I feel good today. Nothing really hurts. It’s obvious to me that I haven’t been riding much lately, but I don’t feel overly crappy or like I overdid things yesterday. It is odd to have such finite energy and have to think about how to apportion it on a daily and weekly basis – it’s not something you can explain to anyone who’s never known such limitations. Just imagine the level of fatigue you felt in the worst flu you’ve ever had – and that is what I feel all the time. It’s as if I’ve just ridden 230kms but sleep doesn’t bring any recovery.

But I’m still out here. I’m still doing as much as I can, even if it is very little. One of the big pieces in my dam(n) life is cycling. It holds up most of the other pieces of my life. Without it, I think I would just curl into a little ball and be done with it. I am so, so fortunate that I somehow got a heap of resilience genes. I do not feel depressed (just very frustrated sometimes). I do not feel hopeless. And time out on the bike is a big part of it for me. It’s a big mental re-set, even if physically, my body has lost its re-set button for energy production.

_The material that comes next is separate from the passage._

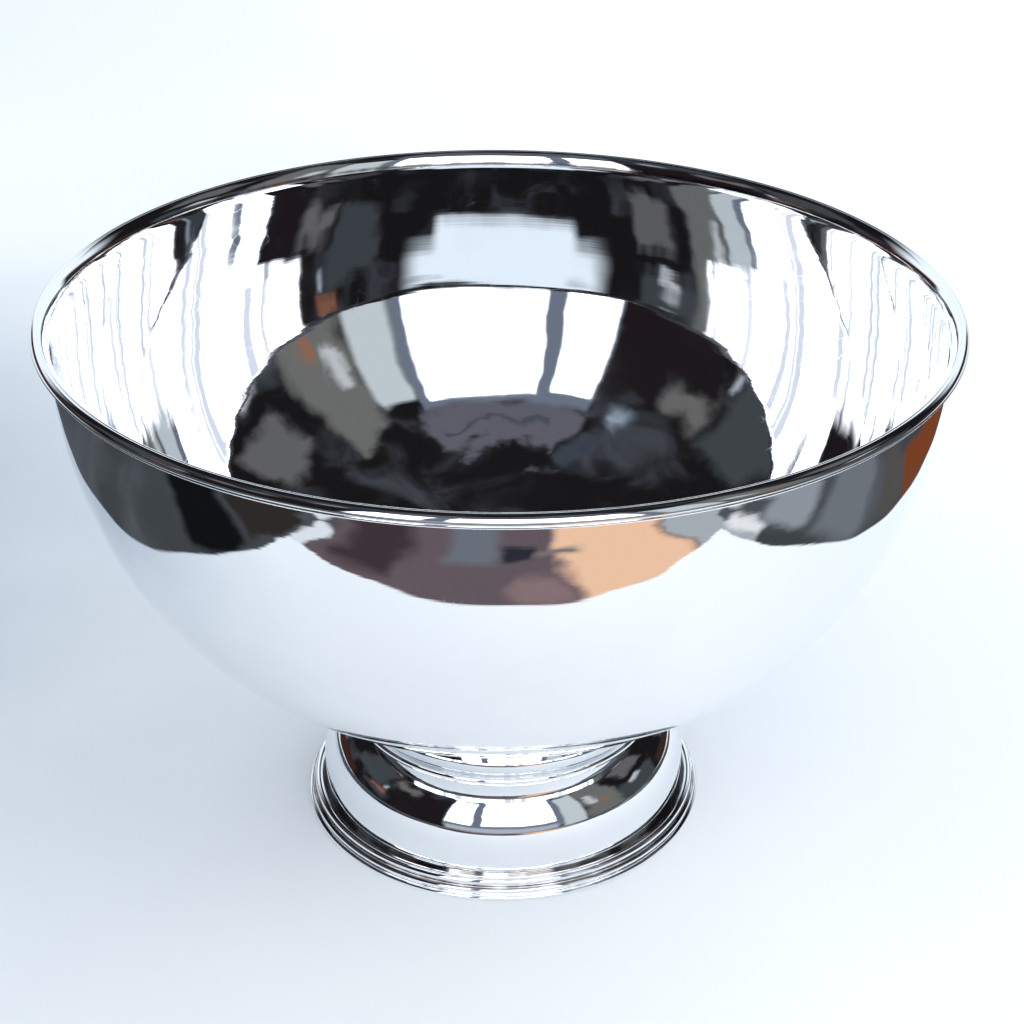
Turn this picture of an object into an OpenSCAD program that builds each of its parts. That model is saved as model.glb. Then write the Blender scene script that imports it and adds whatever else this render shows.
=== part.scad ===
// Footed punch bowl, spun from sheet metal, with drawn-wire borders and a bolted-on foot.
// Millimetres. +Z is up, the table is z = 0 and the bowl's axis is the Z axis.

/* [Bowl] */
// Width across the outside of the rim
rim_d = 450; // [430:5:470]
// Height from the table to the top of the rim
total_h = 289; // [279:1:303]
// Height of the bowl's lowest outside point above the table
bowl_floor_z = 80.5; // [79:0.5:83]
// How far the bowl's wall stands in from the outside of the rim
wall_inset = 7.2; // [6.6:0.2:8]
// Fullness of the bowl's curve towards its floor: 2 is a plain ellipse, more is flatter
floor_fullness = 2.6; // [2.4:0.05:2.8]
// Fullness of the bowl's curve towards its wall: 2 is a plain ellipse, more is straighter
wall_fullness = 2.12; // [2:0.02:2.3]
// Thickness of the bowl's sheet metal
bowl_t = 1.5; // [1.2:0.1:1.6]

/* [Rim] */
// Height of the flared lip at the top of the bowl's wall
lip_h = 8.5; // [8:0.5:10]
// Length of the oval section of the border around the rim
border_long = 5.2; // [5:0.1:5.4]
// Thickness of the border's oval section
border_short = 2.6; // [2.4:0.1:2.8]
// Angle by which the border's face slopes down towards the outside
border_slope = 50; // [46:1:54]
// Diameter of the thin reed below it
rim_reed_d = 2; // [1.8:0.1:2.2]

/* [Foot] */
// Width across the foot's base ring
foot_d = 215; // [209:1:221]
// How far the dome's wall stands in from the outside of the base ring
dome_inset = 9.5; // [9:0.1:10]
// Thickness of the foot's sheet metal
foot_t = 1.2; // [1:0.1:1.4]
// Height of the base ring
ring_h = 3; // [2.8:0.1:3.2]
// Diameter of the upper reed above the base ring
upper_reed_d = 5; // [4.8:0.1:5.2]
// Diameter of the lower reed above the base ring
lower_reed_d = 4; // [3.8:0.1:4.2]

/* [Neck] */
// Radius at which the neck stands on the dome
joint_r = 78.4; // [77:0.2:80]
// Radius of the neck where it meets the bowl
neck_r = 66; // [64:0.5:68]
// Diameter of the bead that covers the seam between neck and dome
neck_bead_d = 4.6; // [4.2:0.2:5]

/* [Fixing] */
// Diameter of the stud that holds the foot to the bowl
stud_d = 8; // [6:1:8]
// Width of the nut across its flats
nut_af = 13; // [12:0.5:14]
// Radius of the disc that spreads the stud's pull on the bowl
stud_plate_r = 22; // [20:0.5:23]
// Radius of the pressed plate that pulls the neck upwards
spreader_r = 40; // [38:1:44]

/* [Hidden] */
$fn = 96;
overlap = 1;
silver = [0.90, 0.92, 0.95];
silver_shade = [0.80, 0.83, 0.88];
brass = [0.80, 0.66, 0.36];

// Bowl: the wall is a superellipse up to flare_z, then an arc that flares out to the lip
rim_r = rim_d / 2;
wall_r = rim_r - wall_inset;
lip_inset = 3.6;
lip_r = rim_r - lip_inset - bowl_t / 2;
border_proud = 0.25;
lip_z = total_h - border_proud - bowl_t / 2;
flare_z = lip_z - lip_h;
flare_mid_r = wall_r - bowl_t / 2;
bowl_depth = flare_z - bowl_floor_z;
flare_run = lip_r - flare_mid_r;
flare_r = (pow(flare_run, 2) + pow(lip_h, 2)) / (2 * flare_run);
flare_turn = asin(lip_h / flare_r);
wall_steps = 48;
flare_steps = 8;
edge_steps = 8;

// Rim border: half_r and half_z are how far the sloping oval reaches from its middle
border_half_r = norm([border_long * cos(border_slope), border_short * sin(border_slope)]) / 2;
border_half_z = norm([border_long * sin(border_slope), border_short * cos(border_slope)]) / 2;
border_mid_r = rim_r - border_half_r;
border_mid_z = total_h - border_half_z;
border_steps = 36;
border_split_drop = 3.6;
border_split_z = total_h - border_split_drop;
rim_reed_inset = 2.6;
rim_reed_r = rim_r - rim_reed_inset;
rim_reed_drop = 5.8;
rim_reed_z = total_h - rim_reed_drop;
groove_drop = 0.9;
groove_z = total_h - groove_drop;

// Foot: an upright wall up to dome_z, then a quarter of an ellipse that the neck cuts off
foot_r = foot_d / 2;
dome_r = foot_r - dome_inset;
dome_z = 25;
dome_a = 41;
dome_b = 36;
dome_mid_r = dome_r - dome_a;
dome_turn = acos(1 - (dome_r - joint_r) / dome_a);
joint_z = dome_z + dome_b * sin(dome_turn);
dome_hole_r = 70;
dome_steps = 24;
ring_lap = 2;
ring_inner_r = dome_r - foot_t - ring_lap;
ring_edge = ring_h / 2;
upper_reed_out = 3.5;
upper_reed_r = dome_r + upper_reed_out;
upper_reed_z = 8.4;
upper_solder_z = 10;
lower_reed_out = 6;
lower_reed_r = dome_r + lower_reed_out;
lower_reed_z = 4.7;
reed_split_z = 6.2;

// Neck: a cove, a quarter of an ellipse that is hollow towards the outside
cove_base_z = joint_z + foot_t;
cove_top_z = bowl_under_z(neck_r);
cove_w = joint_r - neck_r;
cove_h = cove_top_z - cove_base_z;
cove_steps = 18;
neck_seat = 5;
neck_hole_r = 26;
neck_bead_out = 1.1;
neck_bead_r = joint_r + neck_bead_out;
neck_bead_drop = 0.4;
neck_bead_z = joint_z - neck_bead_drop;

// Fixing, from the bowl downwards
stud_plate_t = 2.5;
plate_t = 2.5;
dish_gap = 0.6;
dish_top_z = bowl_floor_z - stud_plate_t - dish_gap;
dish_clear = 2;
dish_r = stud_plate_r + dish_clear;
dish_bend = 1;
washer_h = 2.2;
washer_w = 3.2;
washer_split = 1;
nut_h = 6.5;
hole_gap = 0.3;
washer_top_z = dish_top_z - plate_t;
nut_top_z = washer_top_z - washer_h;
stud_past_nut = 4;
stud_end_z = nut_top_z - nut_h - stud_past_nut;
stud_chamfer = 1;

// A point on the bowl's superellipse that stands in by t from its outside; turn 0 is the wall
function bowl_point(turn, t) = [
    (wall_r - t) * pow(cos(turn), 2 / floor_fullness),
    flare_z - (bowl_depth - t) * pow(sin(turn), 2 / wall_fullness)];
// Height of the bowl's outside at radius r
function bowl_under_z(r) =
    flare_z - bowl_depth * pow(1 - pow(r / wall_r, floor_fullness), 1 / wall_fullness);
// Points down the wall from just below the flare to the axis
function bowl_wall(t) = concat(
    [for (i = [0 : wall_steps - 1]) bowl_point(90 * i / wall_steps, t)],
    [[0, bowl_floor_z + t]]);
// Points up the flared lip; side is -1 for its outside and 1 for its inside
function lip_side(side) = [for (i = [1 : flare_steps])
    let (turn = flare_turn * i / flare_steps, r = flare_r + side * bowl_t / 2)
    [flare_mid_r + flare_r - r * cos(turn), flare_z + r * sin(turn)]];
// Points round the lip's rounded edge, from its inside to its outside
function lip_edge() = [for (i = [1 : edge_steps - 1])
    let (turn = 180 * (1 - i / edge_steps) - flare_turn)
    [lip_r + bowl_t / 2 * cos(turn), lip_z + bowl_t / 2 * sin(turn)]];
function reversed(list) = [for (i = [len(list) - 1 : -1 : 0]) list[i]];
// Points round the dome's curve, t in from its outside, from the wall up to height top_z
function dome_curve(t, top_z) =
    let (turn = asin((top_z - dome_z) / (dome_b - t)))
    [for (i = [0 : dome_steps])
        [dome_mid_r + (dome_a - t) * cos(turn * i / dome_steps),
         dome_z + (dome_b - t) * sin(turn * i / dome_steps)]];
// Points up the cove, t in from its outside
function cove_curve(t) = [for (i = [0 : cove_steps])
    let (turn = 90 * i / cove_steps)
    [joint_r - (cove_w + t) * sin(turn), cove_top_z - (cove_h + t) * cos(turn)]];
// Points out along the underside of the neck's top web, which lies against the bowl
function web_under() = [for (i = [0 : cove_steps])
    let (r = neck_hole_r + (neck_r - neck_hole_r) * i / cove_steps)
    [r, bowl_under_z(r) - foot_t]];

// Everything inside the bowl's outside surface, for cutting what is soldered against it
module bowl_fill() {
    polygon(concat(
        reversed(lip_side(-1)), bowl_wall(0), [[0, total_h], [flare_mid_r, total_h]], lip_edge()));
}
// Everything inside the dome's outside surface
module dome_fill() {
    polygon(concat([[0, 0], [dome_r, 0]], dome_curve(0, joint_z), [[0, joint_z]]));
}
module box_section(r1, z1, r2, z2) {
    translate([r1, z1]) square([r2 - r1, z2 - z1]);
}

module bowl_shell() {
    color(silver) rotate_extrude() polygon(concat(
        reversed(lip_side(-1)), bowl_wall(0), reversed(bowl_wall(bowl_t)), lip_side(1), lip_edge()));
}

module rim_wire_section() {
    difference() {
        union() {
            translate([border_mid_r, border_mid_z]) rotate(-border_slope) polygon(
                [for (i = [0 : border_steps - 1]) let (turn = 360 * i / border_steps)
                    [border_long / 2 * cos(turn), border_short / 2 * sin(turn)]]);
            box_section(wall_r - overlap, border_split_z, border_mid_r, groove_z);
        }
        bowl_fill();
    }
}

module rim_wire() {
    color(silver) rotate_extrude() rim_wire_section();
}

module rim_reed() {
    color(silver_shade) rotate_extrude() difference() {
        union() {
            translate([rim_reed_r, rim_reed_z]) circle(d = rim_reed_d);
            box_section(wall_r - overlap, rim_reed_z - rim_reed_d / 2, rim_reed_r, border_split_z);
        }
        bowl_fill();
        rim_wire_section();
    }
}

module neck_collar() {
    color(silver) rotate_extrude() difference() {
        union() {
            polygon(concat(
                cove_curve(0),
                [[neck_r, cove_top_z + overlap], [neck_r - foot_t, cove_top_z + overlap]],
                reversed(cove_curve(foot_t))));
            box_section(joint_r - neck_seat, joint_z, joint_r, cove_base_z);
            polygon(concat(
                web_under(), [[neck_r, cove_top_z + overlap], [neck_hole_r, cove_top_z]]));
        }
        bowl_fill();
    }
}

module neck_bead() {
    color(silver) rotate_extrude() difference() {
        translate([neck_bead_r, neck_bead_z]) circle(d = neck_bead_d);
        dome_fill();
        box_section(0, 0, joint_r, cove_top_z);
    }
}

module foot_dome() {
    color(silver) rotate_extrude() polygon(concat(
        [[dome_r - foot_t, ring_h], [dome_r, ring_h]], dome_curve(0, joint_z),
        [[dome_hole_r, joint_z], [dome_hole_r, joint_z - foot_t]],
        reversed(dome_curve(foot_t, joint_z - foot_t))));
}

module upper_reed_section() {
    difference() {
        union() {
            translate([upper_reed_r, upper_reed_z]) circle(d = upper_reed_d);
            box_section(dome_r - foot_t, reed_split_z, upper_reed_r, upper_solder_z);
        }
        dome_fill();
    }
}

module foot_upper_reed() {
    color(silver) rotate_extrude() upper_reed_section();
}

module foot_lower_reed() {
    color(silver_shade) rotate_extrude() difference() {
        union() {
            translate([lower_reed_r, lower_reed_z]) circle(d = lower_reed_d);
            box_section(dome_r - foot_t, ring_h, lower_reed_r, reed_split_z);
        }
        dome_fill();
        upper_reed_section();
        box_section(0, 0, foot_r, ring_h);
    }
}

module base_ring() {
    color(silver) rotate_extrude() {
        box_section(ring_inner_r, 0, foot_r - ring_edge, ring_h);
        translate([foot_r - ring_edge, ring_edge]) circle(r = ring_edge);
    }
}

module stud_plate() {
    color(brass) rotate_extrude() difference() {
        box_section(stud_d / 2, bowl_floor_z - stud_plate_t, stud_plate_r, bowl_floor_z + overlap);
        bowl_fill();
    }
}

module fixing_stud() {
    color(brass) {
        translate([0, 0, stud_end_z + stud_chamfer])
            cylinder(d = stud_d, h = bowl_floor_z - stud_end_z - stud_chamfer);
        translate([0, 0, stud_end_z])
            cylinder(d1 = stud_d - 2 * stud_chamfer, d2 = stud_d, h = stud_chamfer);
    }
}

// A plate pressed into a shallow dish: its rim bears on the neck, its middle clears the stud plate
module spreader_plate() {
    rim_under_z = bowl_under_z(neck_hole_r) - foot_t - plate_t;
    color(brass) rotate_extrude() difference() {
        polygon([
            [stud_d / 2 + hole_gap, dish_top_z - plate_t], [dish_r + dish_bend, dish_top_z - plate_t],
            [neck_hole_r + 2 * dish_bend, rim_under_z], [spreader_r, rim_under_z],
            [spreader_r, bowl_under_z(spreader_r)], [neck_hole_r, bowl_under_z(neck_hole_r)],
            [dish_r, dish_top_z], [stud_d / 2 + hole_gap, dish_top_z]]);
        polygon(concat(web_under(), [[neck_r, cove_top_z], [neck_hole_r, cove_top_z]]));
    }
}

module spring_washer() {
    color("dimgray") difference() {
        translate([0, 0, nut_top_z]) difference() {
            cylinder(r = stud_d / 2 + hole_gap + washer_w, h = washer_h);
            translate([0, 0, -overlap]) cylinder(r = stud_d / 2 + hole_gap, h = washer_h + 2 * overlap);
        }
        translate([0, -washer_split / 2, nut_top_z - overlap])
            cube([nut_af, washer_split, washer_h + 2 * overlap]);
    }
}

module fixing_nut() {
    across_corners = nut_af / cos(30);
    color(brass) translate([0, 0, nut_top_z - nut_h]) difference() {
        intersection() {
            cylinder(d = across_corners, h = nut_h, $fn = 6);
            cylinder(d1 = nut_af, d2 = nut_af + 2 * nut_h, h = nut_h);
        }
        translate([0, 0, -overlap]) cylinder(d = stud_d, h = nut_h + 2 * overlap);
    }
}

bowl_shell();
rim_wire();
rim_reed();
neck_collar();
neck_bead();
foot_dome();
foot_upper_reed();
foot_lower_reed();
base_ring();
stud_plate();
fixing_stud();
spreader_plate();
spring_washer();
fixing_nut();
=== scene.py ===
# %% [markdown]
# # A spun silver punch bowl
# This lesson dresses a finished design of a footed punch bowl. The design gives the true sizes
# and is loaded first as a fixed frame. Nothing here moves it: every piece is made around it.
# All lengths are in metres, the table is z = 0 and the bowl's axis is the Z axis.

# %% Load the design
import math

import bpy
import numpy as np
from mathutils import Matrix, Vector, noise


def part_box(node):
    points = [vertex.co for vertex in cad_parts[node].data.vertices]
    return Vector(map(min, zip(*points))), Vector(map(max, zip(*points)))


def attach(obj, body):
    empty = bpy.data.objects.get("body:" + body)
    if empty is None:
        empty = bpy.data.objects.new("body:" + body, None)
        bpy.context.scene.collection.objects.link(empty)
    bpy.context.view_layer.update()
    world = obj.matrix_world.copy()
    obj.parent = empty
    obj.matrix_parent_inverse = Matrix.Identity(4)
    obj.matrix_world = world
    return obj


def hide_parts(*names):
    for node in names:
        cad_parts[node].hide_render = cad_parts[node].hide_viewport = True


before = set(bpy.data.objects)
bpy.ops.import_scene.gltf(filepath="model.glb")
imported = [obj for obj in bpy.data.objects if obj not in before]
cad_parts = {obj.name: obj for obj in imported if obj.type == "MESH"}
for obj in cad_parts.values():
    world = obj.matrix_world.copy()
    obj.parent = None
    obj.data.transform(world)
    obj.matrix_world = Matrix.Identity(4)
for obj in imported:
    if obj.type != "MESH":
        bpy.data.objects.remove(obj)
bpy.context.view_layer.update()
MM = 0.001
print("pieces in the design:", sorted(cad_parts))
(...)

So I’m riding this weekend to solidify that big base at the bottom of my dam(n) life. I’ve been adding a lot of pieces to the dam lately, so I’m just shoring up the foundation.  I’m riding – now and always – even if it is just the equivalent of a ‘stroll in the park’.

5 thoughts on “Eclipse – November Ride 1 – Putting the pieces together

  • Hi Emily. All good news in this post from you. If only your previous Specialists had been of the calibre of your current one. Great to hear you got the job you were after too. With that and the new place to live it obviously makes things a hell of a lot better. So glad to hear about it.

    Thanks for all the pictures of the region Colin I will be passing through next autumn. We had decided to stay a couple of nights at Myrtleford and give Bright a quick pedal through – your words confirm that decision is the right one. I had a ride around the river last time I was at Myrtleford – it is a delight. Also, because locals were walking the track, I could have a stop and chat too. I recall speaking to an eco-warrior and then a Pauline Hanson supporter – people poles apart.

    Burgers – was that “Ruby’s”?

    • Thanks, Tony. Yes, I’m hoping things are now on a positive trajectory. I gave up on Bright in 2016 when the very average bakery wanted $8.75 for a basic, small salad roll. It’s always been a very popular town for Melbourne people, but it used to have normal people places, too. The pub used to have a Sri Lankan chef who made the most amazing goat curry, but I’ve heard even the pub has been gentrified compared to last decade.

      Myrtleford has a place called Cafe Fez that attracts the fancy people, but it is still good value. It’s been around for more than a decade – so predates any of the more recent up-scaling that the area has undergone. I’ve only ever had lunch there, but the tea selection is impressive and the mezze platter quite nice. There is a new-ish Vietnamese place in Myrtleford that closes at 5pm through the week but open late on weekends. It’s good and decent value but was too busy when I was just there, so I did head to Rubys. Can’t say I was impressed, but it did the job. The best takeaway place used to be the place that is now Jesse James. They had hand-cut chips and the burgers weren’t frozen patties. I can’t remember, but it may have been the original Greek owners back then (say around 2006-08). But those people sold the place, and I’ve heard it’s not all that great anymore. Myrtleford is definitely still more low-key than Bright, though. The timber mill keeps some things a bit more working class, I think! I hope weather, fires and your shoulder cooperate for a good tour in autumn!

  • What a nice ride, Em. I’ve been doing mostly bike paths lately myself and they’ve been quite restful. Really happy that you got in some camping and then the ride. Congrats on the new living situation and the new job, which sounds just what you needed.

    • Thanks, Kathleen. I hope things are finally coming together. I hope all is well in your neck of the woods, too.